## What the task requires:
Restate the entries below word for word, omitting nothing.
--- Start ---
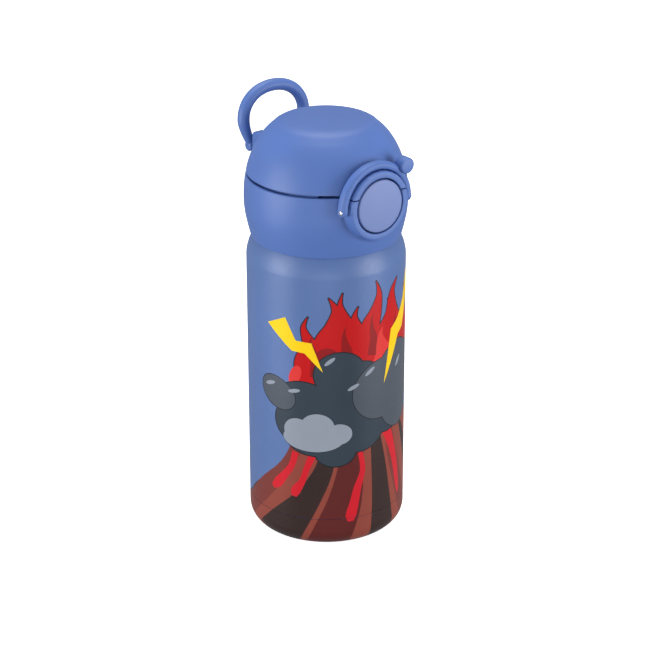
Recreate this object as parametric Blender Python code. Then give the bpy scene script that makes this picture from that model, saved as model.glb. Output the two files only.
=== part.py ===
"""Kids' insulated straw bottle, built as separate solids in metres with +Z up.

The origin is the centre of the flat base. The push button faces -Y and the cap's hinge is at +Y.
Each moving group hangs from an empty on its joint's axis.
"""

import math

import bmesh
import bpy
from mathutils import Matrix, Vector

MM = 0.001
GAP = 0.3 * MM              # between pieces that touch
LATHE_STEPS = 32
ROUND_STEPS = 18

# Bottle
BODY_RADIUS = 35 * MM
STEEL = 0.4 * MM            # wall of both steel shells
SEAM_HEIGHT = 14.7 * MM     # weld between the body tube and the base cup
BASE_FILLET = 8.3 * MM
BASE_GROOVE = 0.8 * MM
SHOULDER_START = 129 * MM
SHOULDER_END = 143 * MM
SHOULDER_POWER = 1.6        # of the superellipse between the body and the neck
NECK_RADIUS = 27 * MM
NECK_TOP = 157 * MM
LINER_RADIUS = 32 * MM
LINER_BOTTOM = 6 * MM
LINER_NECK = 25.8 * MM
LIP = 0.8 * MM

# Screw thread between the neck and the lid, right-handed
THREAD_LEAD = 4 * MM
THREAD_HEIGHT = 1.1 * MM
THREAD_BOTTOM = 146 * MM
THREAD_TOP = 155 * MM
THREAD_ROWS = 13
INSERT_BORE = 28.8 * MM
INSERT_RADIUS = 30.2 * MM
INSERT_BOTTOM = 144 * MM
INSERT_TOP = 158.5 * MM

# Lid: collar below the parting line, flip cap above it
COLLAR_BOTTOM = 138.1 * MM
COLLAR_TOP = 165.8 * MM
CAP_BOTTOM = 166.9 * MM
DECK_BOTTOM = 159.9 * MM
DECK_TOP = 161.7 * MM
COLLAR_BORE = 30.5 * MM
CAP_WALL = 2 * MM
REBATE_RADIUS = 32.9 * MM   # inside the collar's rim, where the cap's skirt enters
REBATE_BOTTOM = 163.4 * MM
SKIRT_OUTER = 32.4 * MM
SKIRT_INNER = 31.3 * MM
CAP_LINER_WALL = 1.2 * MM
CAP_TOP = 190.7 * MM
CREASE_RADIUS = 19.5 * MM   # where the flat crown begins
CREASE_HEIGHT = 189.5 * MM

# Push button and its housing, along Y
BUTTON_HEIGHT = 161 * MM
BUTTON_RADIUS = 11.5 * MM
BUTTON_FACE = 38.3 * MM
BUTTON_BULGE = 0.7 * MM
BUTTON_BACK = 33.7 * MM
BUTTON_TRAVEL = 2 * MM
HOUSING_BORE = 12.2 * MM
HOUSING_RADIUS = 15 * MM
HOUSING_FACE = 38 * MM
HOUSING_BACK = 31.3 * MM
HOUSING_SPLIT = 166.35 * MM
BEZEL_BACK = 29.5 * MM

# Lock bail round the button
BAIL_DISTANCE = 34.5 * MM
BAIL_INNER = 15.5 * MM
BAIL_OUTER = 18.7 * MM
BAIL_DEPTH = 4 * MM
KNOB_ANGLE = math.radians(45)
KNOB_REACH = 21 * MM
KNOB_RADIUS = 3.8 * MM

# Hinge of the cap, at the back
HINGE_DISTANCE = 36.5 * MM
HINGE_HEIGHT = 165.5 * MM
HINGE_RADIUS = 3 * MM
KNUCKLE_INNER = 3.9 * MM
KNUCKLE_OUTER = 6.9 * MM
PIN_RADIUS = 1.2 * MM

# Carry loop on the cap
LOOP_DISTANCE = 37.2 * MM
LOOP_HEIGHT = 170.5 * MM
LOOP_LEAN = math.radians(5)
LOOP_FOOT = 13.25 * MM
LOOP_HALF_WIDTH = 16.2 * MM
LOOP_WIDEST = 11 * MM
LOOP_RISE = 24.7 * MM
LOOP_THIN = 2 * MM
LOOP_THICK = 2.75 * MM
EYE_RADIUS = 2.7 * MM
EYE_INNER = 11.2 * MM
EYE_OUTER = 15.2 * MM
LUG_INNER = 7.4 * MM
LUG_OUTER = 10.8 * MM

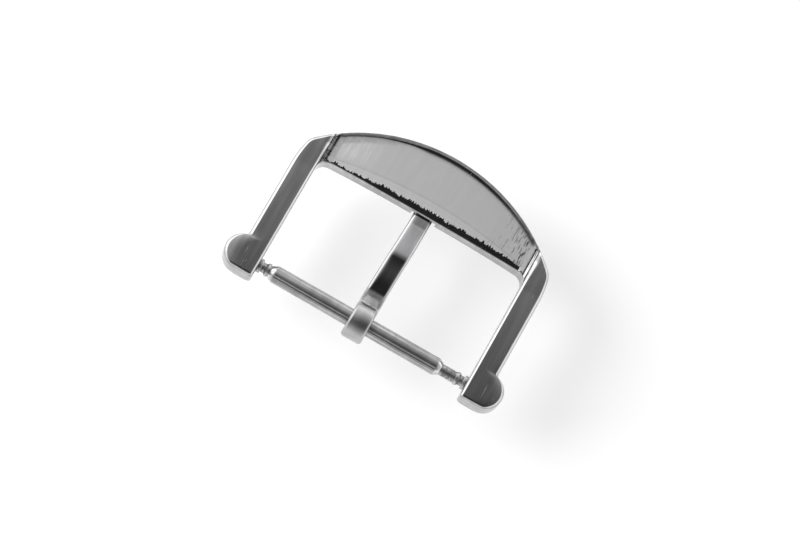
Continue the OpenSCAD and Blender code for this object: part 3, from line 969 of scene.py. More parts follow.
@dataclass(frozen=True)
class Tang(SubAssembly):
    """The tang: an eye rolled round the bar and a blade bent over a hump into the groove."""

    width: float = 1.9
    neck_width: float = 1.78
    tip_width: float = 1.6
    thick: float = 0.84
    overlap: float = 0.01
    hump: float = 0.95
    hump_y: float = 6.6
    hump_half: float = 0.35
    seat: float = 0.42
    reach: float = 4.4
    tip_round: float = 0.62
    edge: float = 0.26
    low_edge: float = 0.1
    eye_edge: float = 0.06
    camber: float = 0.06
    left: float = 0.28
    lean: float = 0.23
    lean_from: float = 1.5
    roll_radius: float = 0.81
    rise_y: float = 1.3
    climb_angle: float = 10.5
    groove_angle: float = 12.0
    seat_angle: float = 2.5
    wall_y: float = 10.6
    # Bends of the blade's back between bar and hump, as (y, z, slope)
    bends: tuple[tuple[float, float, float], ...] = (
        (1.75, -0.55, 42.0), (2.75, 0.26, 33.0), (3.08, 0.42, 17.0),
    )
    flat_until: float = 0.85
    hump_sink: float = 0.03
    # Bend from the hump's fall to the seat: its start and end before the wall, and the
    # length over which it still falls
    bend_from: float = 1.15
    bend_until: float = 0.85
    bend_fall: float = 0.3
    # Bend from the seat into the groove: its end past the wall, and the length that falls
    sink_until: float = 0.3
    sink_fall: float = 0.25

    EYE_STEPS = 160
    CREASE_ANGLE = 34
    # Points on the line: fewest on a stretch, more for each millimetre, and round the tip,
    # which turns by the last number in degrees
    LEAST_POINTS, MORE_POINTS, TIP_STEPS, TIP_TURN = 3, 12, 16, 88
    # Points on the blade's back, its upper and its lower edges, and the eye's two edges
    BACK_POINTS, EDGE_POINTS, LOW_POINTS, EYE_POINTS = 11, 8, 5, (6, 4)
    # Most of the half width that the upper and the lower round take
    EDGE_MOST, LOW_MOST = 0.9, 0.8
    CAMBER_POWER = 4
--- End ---
## Result for this exercise:
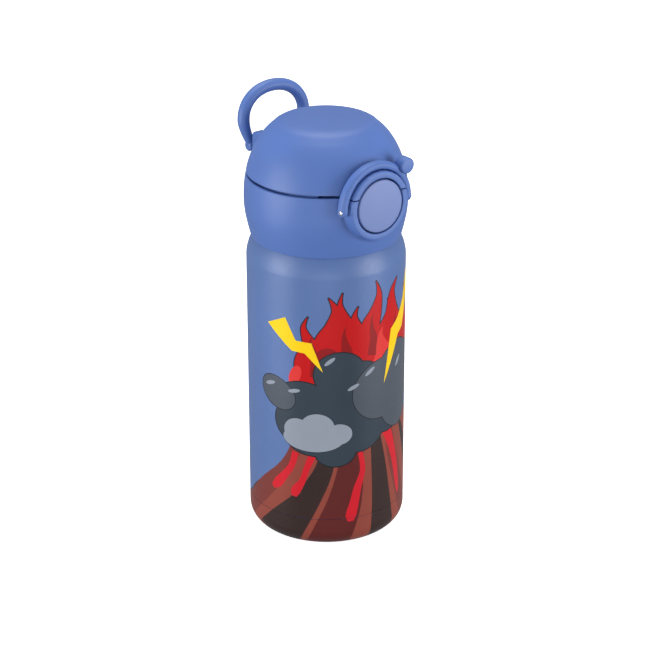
Recreate this object as parametric Blender Python code. Then give the bpy scene script that makes this picture from that model, saved as model.glb. Output the two files only.
=== part.py ===
"""Kids' insulated straw bottle, built as separate solids in metres with +Z up.

The origin is the centre of the flat base. The push button faces -Y and the cap's hinge is at +Y.
Each moving group hangs from an empty on its joint's axis.
"""

import math

import bmesh
import bpy
from mathutils import Matrix, Vector

MM = 0.001
GAP = 0.3 * MM              # between pieces that touch
LATHE_STEPS = 32
ROUND_STEPS = 18

# Bottle
BODY_RADIUS = 35 * MM
STEEL = 0.4 * MM            # wall of both steel shells
SEAM_HEIGHT = 14.7 * MM     # weld between the body tube and the base cup
BASE_FILLET = 8.3 * MM
BASE_GROOVE = 0.8 * MM
SHOULDER_START = 129 * MM
SHOULDER_END = 143 * MM
SHOULDER_POWER = 1.6        # of the superellipse between the body and the neck
NECK_RADIUS = 27 * MM
NECK_TOP = 157 * MM
LINER_RADIUS = 32 * MM
LINER_BOTTOM = 6 * MM
LINER_NECK = 25.8 * MM
LIP = 0.8 * MM

# Screw thread between the neck and the lid, right-handed
THREAD_LEAD = 4 * MM
THREAD_HEIGHT = 1.1 * MM
THREAD_BOTTOM = 146 * MM
THREAD_TOP = 155 * MM
THREAD_ROWS = 13
INSERT_BORE = 28.8 * MM
INSERT_RADIUS = 30.2 * MM
INSERT_BOTTOM = 144 * MM
INSERT_TOP = 158.5 * MM

# Lid: collar below the parting line, flip cap above it
COLLAR_BOTTOM = 138.1 * MM
COLLAR_TOP = 165.8 * MM
CAP_BOTTOM = 166.9 * MM
DECK_BOTTOM = 159.9 * MM
DECK_TOP = 161.7 * MM
COLLAR_BORE = 30.5 * MM
CAP_WALL = 2 * MM
REBATE_RADIUS = 32.9 * MM   # inside the collar's rim, where the cap's skirt enters
REBATE_BOTTOM = 163.4 * MM
SKIRT_OUTER = 32.4 * MM
SKIRT_INNER = 31.3 * MM
CAP_LINER_WALL = 1.2 * MM
CAP_TOP = 190.7 * MM
CREASE_RADIUS = 19.5 * MM   # where the flat crown begins
CREASE_HEIGHT = 189.5 * MM

# Push button and its housing, along Y
BUTTON_HEIGHT = 161 * MM
BUTTON_RADIUS = 11.5 * MM
BUTTON_FACE = 38.3 * MM
BUTTON_BULGE = 0.7 * MM
BUTTON_BACK = 33.7 * MM
BUTTON_TRAVEL = 2 * MM
HOUSING_BORE = 12.2 * MM
HOUSING_RADIUS = 15 * MM
HOUSING_FACE = 38 * MM
HOUSING_BACK = 31.3 * MM
HOUSING_SPLIT = 166.35 * MM
BEZEL_BACK = 29.5 * MM

# Lock bail round the button
BAIL_DISTANCE = 34.5 * MM
BAIL_INNER = 15.5 * MM
BAIL_OUTER = 18.7 * MM
BAIL_DEPTH = 4 * MM
KNOB_ANGLE = math.radians(45)
KNOB_REACH = 21 * MM
KNOB_RADIUS = 3.8 * MM

# Hinge of the cap, at the back
HINGE_DISTANCE = 36.5 * MM
HINGE_HEIGHT = 165.5 * MM
HINGE_RADIUS = 3 * MM
KNUCKLE_INNER = 3.9 * MM
KNUCKLE_OUTER = 6.9 * MM
PIN_RADIUS = 1.2 * MM

# Carry loop on the cap
LOOP_DISTANCE = 37.2 * MM
LOOP_HEIGHT = 170.5 * MM
LOOP_LEAN = math.radians(5)
LOOP_FOOT = 13.25 * MM
LOOP_HALF_WIDTH = 16.2 * MM
LOOP_WIDEST = 11 * MM
LOOP_RISE = 24.7 * MM
LOOP_THIN = 2 * MM
LOOP_THICK = 2.75 * MM
EYE_RADIUS = 2.7 * MM
EYE_INNER = 11.2 * MM
EYE_OUTER = 15.2 * MM
LUG_INNER = 7.4 * MM
LUG_OUTER = 10.8 * MM

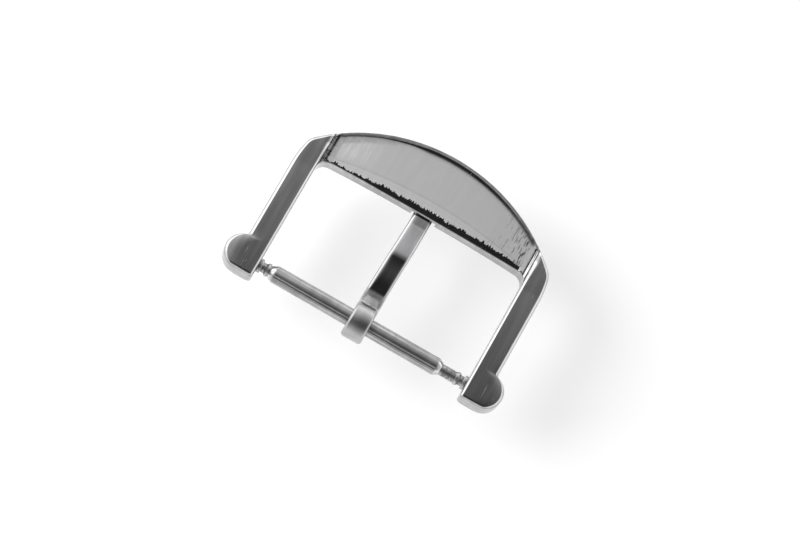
Continue the OpenSCAD and Blender code for this object: part 3, from line 969 of scene.py. More parts follow.
@dataclass(frozen=True)
class Tang(SubAssembly):
    """The tang: an eye rolled round the bar and a blade bent over a hump into the groove."""

    width: float = 1.9
    neck_width: float = 1.78
    tip_width: float = 1.6
    thick: float = 0.84
    overlap: float = 0.01
    hump: float = 0.95
    hump_y: float = 6.6
    hump_half: float = 0.35
    seat: float = 0.42
    reach: float = 4.4
    tip_round: float = 0.62
    edge: float = 0.26
    low_edge: float = 0.1
    eye_edge: float = 0.06
    camber: float = 0.06
    left: float = 0.28
    lean: float = 0.23
    lean_from: float = 1.5
    roll_radius: float = 0.81
    rise_y: float = 1.3
    climb_angle: float = 10.5
    groove_angle: float = 12.0
    seat_angle: float = 2.5
    wall_y: float = 10.6
    # Bends of the blade's back between bar and hump, as (y, z, slope)
    bends: tuple[tuple[float, float, float], ...] = (
        (1.75, -0.55, 42.0), (2.75, 0.26, 33.0), (3.08, 0.42, 17.0),
    )
    flat_until: float = 0.85
    hump_sink: float = 0.03
    # Bend from the hump's fall to the seat: its start and end before the wall, and the
    # length over which it still falls
    bend_from: float = 1.15
    bend_until: float = 0.85
    bend_fall: float = 0.3
    # Bend from the seat into the groove: its end past the wall, and the length that falls
    sink_until: float = 0.3
    sink_fall: float = 0.25

    EYE_STEPS = 160
    CREASE_ANGLE = 34
    # Points on the line: fewest on a stretch, more for each millimetre, and round the tip,
    # which turns by the last number in degrees
    LEAST_POINTS, MORE_POINTS, TIP_STEPS, TIP_TURN = 3, 12, 16, 88
    # Points on the blade's back, its upper and its lower edges, and the eye's two edges
    BACK_POINTS, EDGE_POINTS, LOW_POINTS, EYE_POINTS = 11, 8, 5, (6, 4)
    # Most of the half width that the upper and the lower round take
    EDGE_MOST, LOW_MOST = 0.9, 0.8
    CAMBER_POWER = 4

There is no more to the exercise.